*Problem to work on*:
Tally how many lines hold the string "code". Your reply should be that number alone.

------ Input records

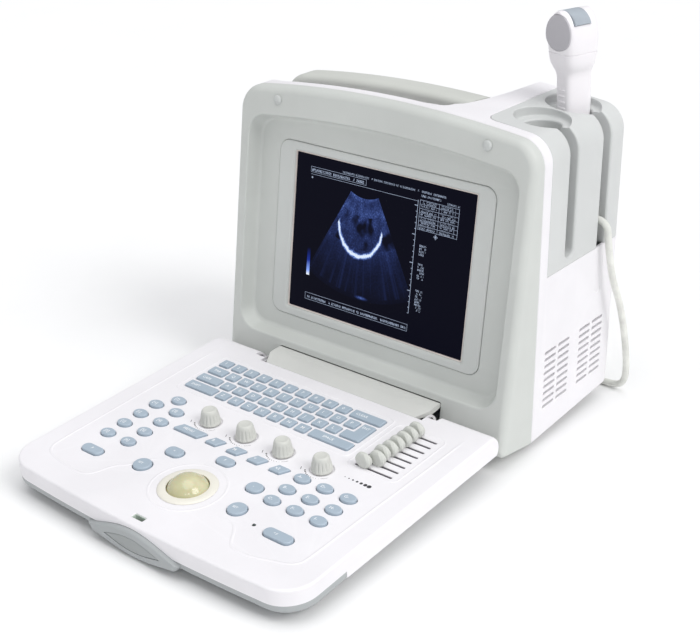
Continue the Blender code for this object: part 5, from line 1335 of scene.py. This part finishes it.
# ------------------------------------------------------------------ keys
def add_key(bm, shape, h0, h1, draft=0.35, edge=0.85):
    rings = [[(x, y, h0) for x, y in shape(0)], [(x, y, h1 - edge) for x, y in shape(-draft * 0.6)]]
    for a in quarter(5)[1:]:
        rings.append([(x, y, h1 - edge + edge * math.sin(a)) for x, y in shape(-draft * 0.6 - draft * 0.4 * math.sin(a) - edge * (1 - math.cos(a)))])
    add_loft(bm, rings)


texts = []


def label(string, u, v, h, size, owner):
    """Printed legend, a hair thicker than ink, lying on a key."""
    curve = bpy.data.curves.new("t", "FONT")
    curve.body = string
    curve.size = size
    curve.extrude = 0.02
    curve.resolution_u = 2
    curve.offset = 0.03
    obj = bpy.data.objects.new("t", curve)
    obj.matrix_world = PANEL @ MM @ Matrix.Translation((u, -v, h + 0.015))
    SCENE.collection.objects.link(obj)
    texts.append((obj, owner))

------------
------ Input records

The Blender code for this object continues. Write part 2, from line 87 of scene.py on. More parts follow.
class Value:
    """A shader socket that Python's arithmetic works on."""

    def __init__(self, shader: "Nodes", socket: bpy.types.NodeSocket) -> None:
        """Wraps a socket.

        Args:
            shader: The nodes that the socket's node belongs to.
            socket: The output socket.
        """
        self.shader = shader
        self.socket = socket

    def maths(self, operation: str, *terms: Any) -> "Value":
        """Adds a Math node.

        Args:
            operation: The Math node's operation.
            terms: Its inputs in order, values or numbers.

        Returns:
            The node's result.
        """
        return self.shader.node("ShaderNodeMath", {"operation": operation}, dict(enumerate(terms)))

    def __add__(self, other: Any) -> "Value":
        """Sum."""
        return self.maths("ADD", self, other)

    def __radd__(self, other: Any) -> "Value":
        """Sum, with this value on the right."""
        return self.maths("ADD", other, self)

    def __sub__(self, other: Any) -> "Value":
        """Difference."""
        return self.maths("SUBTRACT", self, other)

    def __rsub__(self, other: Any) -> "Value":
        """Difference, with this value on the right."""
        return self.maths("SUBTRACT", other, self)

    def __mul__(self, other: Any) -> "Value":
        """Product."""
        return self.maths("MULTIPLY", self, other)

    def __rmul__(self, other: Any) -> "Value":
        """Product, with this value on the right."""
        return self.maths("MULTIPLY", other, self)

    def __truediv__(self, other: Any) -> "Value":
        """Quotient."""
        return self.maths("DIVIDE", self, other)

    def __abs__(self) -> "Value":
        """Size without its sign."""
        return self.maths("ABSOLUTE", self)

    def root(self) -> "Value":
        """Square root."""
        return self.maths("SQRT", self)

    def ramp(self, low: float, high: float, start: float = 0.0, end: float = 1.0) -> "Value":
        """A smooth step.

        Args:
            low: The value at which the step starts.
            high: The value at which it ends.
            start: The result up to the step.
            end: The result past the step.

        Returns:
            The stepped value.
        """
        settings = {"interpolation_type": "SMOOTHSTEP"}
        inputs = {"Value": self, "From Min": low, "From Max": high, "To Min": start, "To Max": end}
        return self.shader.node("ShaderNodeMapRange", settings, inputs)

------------

*Output for this task*:
2